§ **YOUR TASK**
Starting at the line containing "on_front, LACE +", copy each line exactly, ending with the line containing "obj.matrix_parent_inverse = Matrix.Identity(4)". Leave out everything else.

§ **COLLECTED DATA**
________________________________________
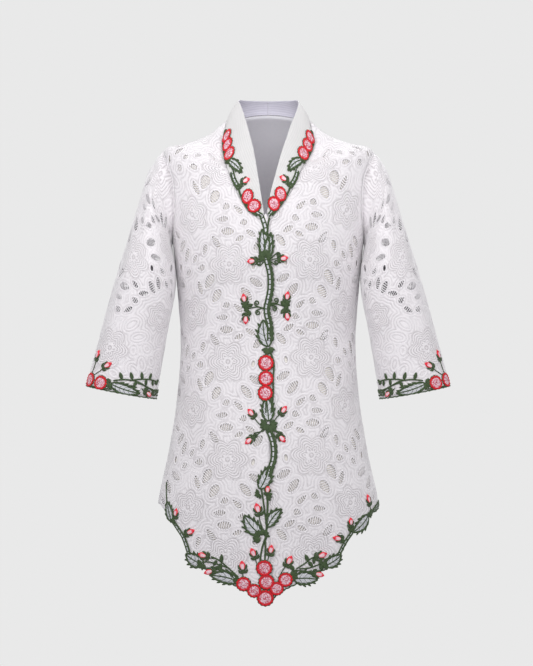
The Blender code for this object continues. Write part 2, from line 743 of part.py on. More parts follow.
def front_outline(side, middle, rise=0.0):
    """Outline of a front panel, flat: hem, side seam, armhole, shoulder, neck seam, edge.

    `middle` is how far the panel reaches past the centre, `rise` how much the hem is raised."""
    column = 1 if side < 0 else 2
    seam = SEAM / 2
    foot = -side * middle
    hem = np.array(FRONT_HEM, float)
    hem = hem[hem[:, column] > max(4, -middle + 8)] if middle < 0 else hem
    hem_view = flat_from_view(side * hem[:, column], hem[:, 0]) + np.array([0, rise])
    levels = np.concatenate([[SIDE_HEM + rise], np.linspace(-648, -216, 8)])
    side_line = np.stack([side * (quarter_girth(levels, True) - seam), levels], axis=-1)
    hole = armhole_flat(ARMHOLE_TURNS[1:-1][::-1], 0)[0] * np.array([side, 1])
    tops = np.linspace(-68, SHOULDER_TOP, 5)
    shoulder = np.stack([side * (quarter_girth(tops, True) - seam), tops], axis=-1)
    neck_view = neck_seam_view(side)[1:]
    neck_line = flat_from_view(neck_view[:, 0], neck_view[:, 1])
    if middle < 0:
        neck_line = neck_line[side * neck_line[:, 0] > -middle + 14]
    run = np.gradient(neck_line, axis=0)
    away = np.stack([-run[:, 1], run[:, 0]], axis=-1) * side
    away /= np.linalg.norm(away, axis=1, keepdims=True)
    moved = body_point(neck_line + away, 0, True) - body_point(neck_line, 0, True)
    neck_line = neck_line + away * (SEAM * 1.6) / np.linalg.norm(moved, axis=1, keepdims=True)
    top = np.array([foot, neck_line[-1, 1] - (4 if middle > 0 else 18)])
    edge = even_line([top, (foot, hem_view[0, 1])], 30)
    return np.vstack([hem_view, side_line, hole, shoulder, neck_line, edge])


def back_outline(rise=0.0):
    """Outline of the back panel, flat: hem, left side, armhole, shoulder, neck and mirrored."""
    seam = SEAM / 2
    levels = np.concatenate([[SIDE_HEM + rise], np.linspace(-648, -216, 8)])
    side_line = np.stack([quarter_girth(levels, False) - seam, levels], axis=-1)
    hole = armhole_flat(2 * math.pi - ARMHOLE_TURNS[1:-1][::-1], 0)[1]
    tops = np.linspace(-68, SHOULDER_TOP, 5)
    shoulder = np.stack([quarter_girth(tops, False) - seam, tops], axis=-1)
    turn = stand_rows()[0][-2::-1]
    top = np.full(len(turn), tops[-1])
    neck = np.stack([share_of(turn) * quarter_girth(top, False), top], axis=-1)
    share = np.linspace(0, 1, 8)[:-1]
    reach = quarter_girth(np.array([SIDE_HEM]), False)[0] - seam
    hem = np.stack([share * reach, BACK_HEM + rise + (SIDE_HEM - BACK_HEM) * share**2], axis=-1)
    half = np.vstack([hem, side_line, hole, shoulder, neck])
    other = half[1:-1][::-1] * np.array([-1, 1])
    return np.vstack([half, other])


def lining_hang(flat, outline, side):
    """How far a lining hangs inside the lace: close at the seams, free at hem and front edge."""
    loose = outline[:, 1] < SIDE_HEM + LINING_HEM + 1
    loose |= (side != 0) & (side * outline[:, 0] < 13)
    seams = outline[~loose]
    near = np.linalg.norm(flat[:, None, :] - seams[None], axis=2).min(axis=1)
    share = np.clip(near / 10.0, 0, 1)
    return LINING_SEAM + (LINING_SPACE - LINING_SEAM) * share * share * (3 - 2 * share)


def sleeve_outline(front):
    """Outline of a sleeve half, flat; the halves part on the outer fold and underarm."""
    sign = 1 if front else -1
    half_round = math.pi * SLEEVE_ROUND
    lane = SEAM / 2
    end = SLEEVE[-1][0]
    rounds = np.clip(ARMHOLE_TURNS * SLEEVE_ROUND, lane, half_round - lane) * sign
    top = np.stack([rounds, np.zeros(len(rounds))], axis=-1)
    cuff = np.stack([rounds[::-1], np.full(len(rounds), float(end))], axis=-1)
    along = np.array([SLEEVE[0][0]] + [row[0] for row in SLEEVE[1:-1]], float)
    fold = np.stack([np.full(len(along), (half_round - lane) * sign), along], axis=-1)
    crown = np.stack([np.full(len(along), lane * sign), along[::-1]], axis=-1)
    return np.vstack([top, fold, cuff, crown])


# ========================================================================================
# build
# ========================================================================================

for old in list(bpy.data.objects):
    bpy.data.objects.remove(old)

MATERIALS = {}
for colour_name, (base, rough) in COLOURS.items():
    material = bpy.data.materials.new(colour_name)
    material.use_nodes = True
    shader = material.node_tree.nodes["Principled BSDF"]
    shader.inputs["Base Color"].default_value = (*base, 1.0)
    shader.inputs["Roughness"].default_value = rough
    shader.inputs["Metallic"].default_value = 0.0
    MATERIALS[colour_name] = material

STEP = (40.0, 64.0)        # spacing of the points that fill a panel, across and up
LINING_STEP = (46.0, 76.0)
PANEL_SAG = 1.9            # a flat face lies at most this far from the true surface
LINING_SAG = 2.6
APPLIQUE_SAG = 0.75
PATTERN_ORIGIN = {-1: (-75.0, -428.0), 1: (80.0, -420.0)}
HEM_WHOLE = -770.0         # the lace has no large gap below this level

for side, word in ((-1, "right"), (1, "left")):
    def place(flat, out, side=side):
        """On the front; the left front dips under the right one at the middle."""
        dip = drop_under(flat[:, 0]) if side > 0 else 0
        return body_point(flat, out - dip, True)

    outline = front_outline(side, FRONT_EDGE if side < 0 else UNDERLAP)
    gaps = lace_gaps(outline, np.array(PATTERN_ORIGIN[side]), -side, HEM_WHOLE)
    if side > 0:
        gaps = [gap for gap in gaps if gap[:, 0].min() > 12]
    fill = fill_points(outline, gaps, STEP, 15.0)
    flat, faces = refined([outline], gaps, fill, place, PANEL_SAG)
    wall("lace_front_" + word, "lace", flat, faces, place, LACE, 0.0)

    outline = front_outline(side, -LINING_SHORT if side < 0 else UNDERLAP, LINING_HEM)
    fill = fill_points(outline, (), LINING_STEP, 18.0)
    flat, faces = refined([outline], (), fill, place, LINING_SAG)
    hang = lining_hang(flat, outline, side)
    wall("lining_front_" + word, "lining", flat, faces, place, -hang, -hang - LINING)


def on_back(flat, out):
    """On the back of the figure."""
    return body_point(flat, out, False)


def on_front(flat, out):
    """On the front of the figure, over both panels."""
    return body_point(flat, out, True)


outline = back_outline()
gaps = lace_gaps(outline, np.array((0.0, -400.0)), 1, BACK_HEM + 40)
flat, faces = refined([outline], gaps, fill_points(outline, gaps, STEP, 15.0), on_back,
                      PANEL_SAG)
wall("lace_back", "lace", flat, faces, on_back, LACE, 0.0)
outline = back_outline(rise=LINING_HEM)
flat, faces = refined([outline], (), fill_points(outline, (), LINING_STEP, 18.0), on_back,
                      LINING_SAG)
hang = lining_hang(flat, outline, 0)
wall("lining_back", "lining", flat, faces, on_back, -hang, -hang - LINING)

for side, word in ((-1, "right"), (1, "left")):
    def on_sleeve(flat, out, side=side):
        """On one sleeve."""
        return sleeve_point(flat, out, side)

    for front, half in ((True, "front"), (False, "back")):
        sign = 1 if front else -1
        outline = sleeve_outline(front)
        gaps = lace_gaps(outline, np.array((60.0 * sign, 190.0)), sign, 30.0)
        gaps = [gap for gap in gaps if gap[:, 1].max() < SLEEVE_WHOLE]
        fill = fill_points(outline, gaps, (28.0, 50.0), 13.0)
        flat, faces = refined([outline], gaps, fill, on_sleeve, PANEL_SAG)
        wall(f"sleeve_{word}_{half}", "lace", flat, faces, on_sleeve, LACE, 0.0)

        def from_cuff(row, sign=sign):
            """Cuff rows measured round and up from the edge, as sleeve coordinates."""
            out = []
            pairs = 2 if len(row) >= 4 else 1
            for k in range(pairs):
                out += [row[2 * k] * sign, SLEEVE[-1][0] - row[2 * k + 1]]
            return tuple(out) + tuple(row[2 * pairs:])

        stems = [(CUFF_STEM[0], [from_cuff(point) for point in CUFF_STEM[1]])]
        applique(f"embroidery_cuff_{word}_{half}", "embroidery", on_sleeve,
                 LACE + APPLIQUE_SPACE, stems, [from_cuff(row) for row in CUFF_LEAVES],
                 [from_cuff(row) for row in CUFF_BUDS] if front else [],
                 [from_cuff(row) for row in CUFF_FLOWERS])

    def on_collar(flat, out, side=side):
        """On one half of the collar band."""
        return collar_point(flat, out, side)

    along = COLLAR_PLACES[side].copy()
    along[-1] -= SEAM / 2
    wide = np.linalg.norm(on_rail(side, 1, along) - on_rail(side, 0, along), axis=1)
    rows = [np.stack([along, share * wide], axis=-1) for share in (0, 0.25, 0.5, 0.75, 1)]
    outline = np.vstack([rows[0], rows[-1][::-1]])
    flat, faces = triangulate([outline], (), np.vstack([row[1:-1] for row in rows[1:-1]]))
    share = flat[:, 1] / np.interp(flat[:, 0], along, wide)
    thin = np.clip(share * 4, 0, 1)
    wall("collar_" + word, "band", flat, faces, on_collar, LACE * thin,
         -BAND + LACE * thin)
    applique("embroidery_collar_" + word, "embroidery", on_collar, LACE + APPLIQUE_SPACE,
             [COLLAR_STEM], COLLAR_LEAVES, COLLAR_BUDS, COLLAR_FLOWERS)

applique("embroidery_fronts", "embroidery", on_front, LACE + APPLIQUE_SPACE,
         flat_stems(VINE_STEMS + HEM_STEMS), flat_rows(VINE_LEAVES + HEM_LEAVES),
         flat_rows(VINE_BUDS + HEM_BUDS), flat_rows(VINE_FLOWERS + TIP_FLOWERS))
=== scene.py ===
"""Kebaya blouse in openwork lace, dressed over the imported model.

Every shape is worked out in millimetres and divided by 1000 when its mesh is made.
+Z is up, the front faces -Y and the wearer's left is +X.
"""
import math
from functools import partial

import bpy
import numpy as np
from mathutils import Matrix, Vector
from mathutils.geometry import delaunay_2d_cdt


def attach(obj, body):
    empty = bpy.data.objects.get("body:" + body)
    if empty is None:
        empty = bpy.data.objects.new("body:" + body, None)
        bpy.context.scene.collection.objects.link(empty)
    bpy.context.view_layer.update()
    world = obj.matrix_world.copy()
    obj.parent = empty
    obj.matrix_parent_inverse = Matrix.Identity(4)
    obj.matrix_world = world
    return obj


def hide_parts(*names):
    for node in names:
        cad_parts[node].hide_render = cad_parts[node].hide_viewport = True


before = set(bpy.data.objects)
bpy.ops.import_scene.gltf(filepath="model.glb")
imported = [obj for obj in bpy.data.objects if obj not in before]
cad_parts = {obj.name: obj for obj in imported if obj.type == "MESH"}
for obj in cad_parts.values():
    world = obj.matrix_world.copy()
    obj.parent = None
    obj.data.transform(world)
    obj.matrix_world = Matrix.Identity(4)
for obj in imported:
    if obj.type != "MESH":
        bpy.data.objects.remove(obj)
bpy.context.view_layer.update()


# =========================================================================================
# THE FIGURE THE BLOUSE IS CUT FOR
# Oval rings, drafted as a maker drafts a body block.  A panel is drawn flat: `across` is
# the distance round the body from the centre line and `level` is the height on the block.
# =========================================================================================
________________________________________
§ **FULL OUTPUT**
applique("embroidery_fronts", "embroidery", on_front, LACE + APPLIQUE_SPACE,
         flat_stems(VINE_STEMS + HEM_STEMS), flat_rows(VINE_LEAVES + HEM_LEAVES),
         flat_rows(VINE_BUDS + HEM_BUDS), flat_rows(VINE_FLOWERS + TIP_FLOWERS))
=== scene.py ===
"""Kebaya blouse in openwork lace, dressed over the imported model.

Every shape is worked out in millimetres and divided by 1000 when its mesh is made.
+Z is up, the front faces -Y and the wearer's left is +X.
"""
import math
from functools import partial

import bpy
import numpy as np
from mathutils import Matrix, Vector
from mathutils.geometry import delaunay_2d_cdt


def attach(obj, body):
    empty = bpy.data.objects.get("body:" + body)
    if empty is None:
        empty = bpy.data.objects.new("body:" + body, None)
        bpy.context.scene.collection.objects.link(empty)
    bpy.context.view_layer.update()
    world = obj.matrix_world.copy()
    obj.parent = empty
    obj.matrix_parent_inverse = Matrix.Identity(4)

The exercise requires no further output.